Thursday, July 26, 2007

A time to plan

It's time - actually, it's past time - for me to plan the lessons for the upcoming year. I hope to be done with it by the end of the month. Email me or call me if you need something from me.


Wednesday, July 25, 2007

Kitchen work

Joan and I spent several hours at Home Depot today buying paint, cabinets, a fridge, a sink, a faucet, and a microwave/fan to go above the stove Steve already ordered.

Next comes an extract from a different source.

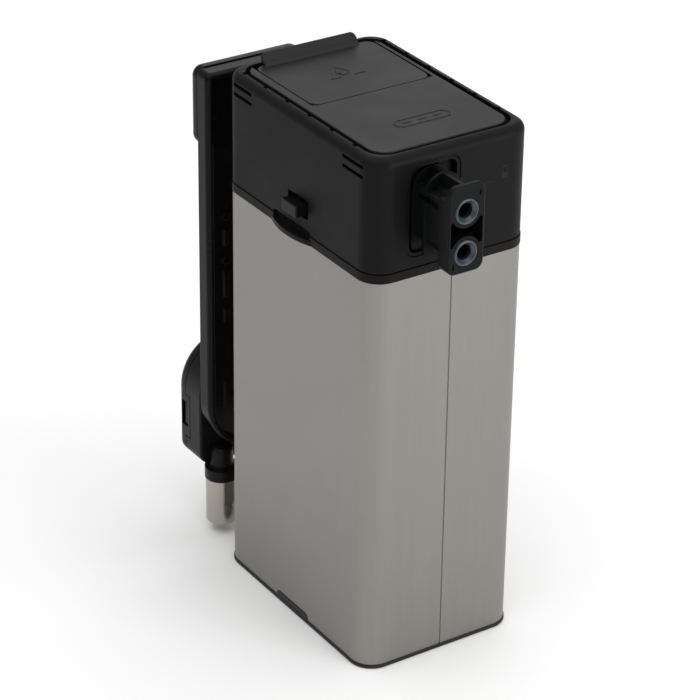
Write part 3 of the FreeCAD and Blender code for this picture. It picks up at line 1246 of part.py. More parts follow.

It was exhausting, but fun because now we're that much closer to being able to complete the kitchen.

Steve comes home tomorrow and he and Tom and David should be able to complete any wall and ceiling work that still needs to be done anywhere in the cottage.

Next week - or perhaps sooner - we'll get the countertops and the hardware for the cabinets.


Tuesday, July 24, 2007

A visit with Beth W.

Beth W. probably deserves an award as "former JBC member who traveled the farthest to attend the reunion." Beth, Lauren, and Emily flew from San Diego!

We haven't seen each other in three years, and we talked so much, my vocal cords were aching by Sunday afternoon.

Beth and her girls met us at our motel, and we decided to get lunch to go from Ruby Tuesday and eat by the pool.

While waiting for our friends, Sam and Marley swam:

And the girls read:

Then Beth, Emily, and Lauren arrived and for Beth and me, it was like we'd just seen each other a few days ago. For the girls, the re-acquaintance process took a few minutes, but by Sunday you'd not know that they had spent years apart.

Aren't they cute together? Although Beth and I met and knew each other long ago (1989, at Community Bible Church in Beaufort, South Carolina), our girls didn't meet until Beth and I met again in Jacksonville, at JBC in 1995. Lauren and Sarah were both 4, Joan was 3, and Emily was 2. Now Sarah and Lauren are 16, Joan is 14 - almost 15, and Emily is 14.


Monday, July 23, 2007

Visiting Beth H.

Beth H. generously hosted us for supper on Friday night. We spent several wonderful hours with Beth, Aaron, Sarah, and Jesse - and it wasn't enough. Kim sweetly volunteered to take pictures and Beth emailed them to me so I'd have them here when I got home last night.
Beth and me in the window seat of her kitchen:

All of our children on Beth's front porch:

And mine showing their true colors:

Aaron and David:

Marley and Sarah:

Sam and Jesse:

And Jesse and Jacy:

I think, based on the number of gifts Jesse bestowed upon Jacy and the proposal he made ("Would you like to spend the night? You can have my new bed."), we should probably consider them betrothed.


Weekend travel

Last Friday the children and I drove to North Carolina for a reunion with church family at Jacksonville Bible Church and to celebrate twenty years of service and ministry by John and Tama and their children.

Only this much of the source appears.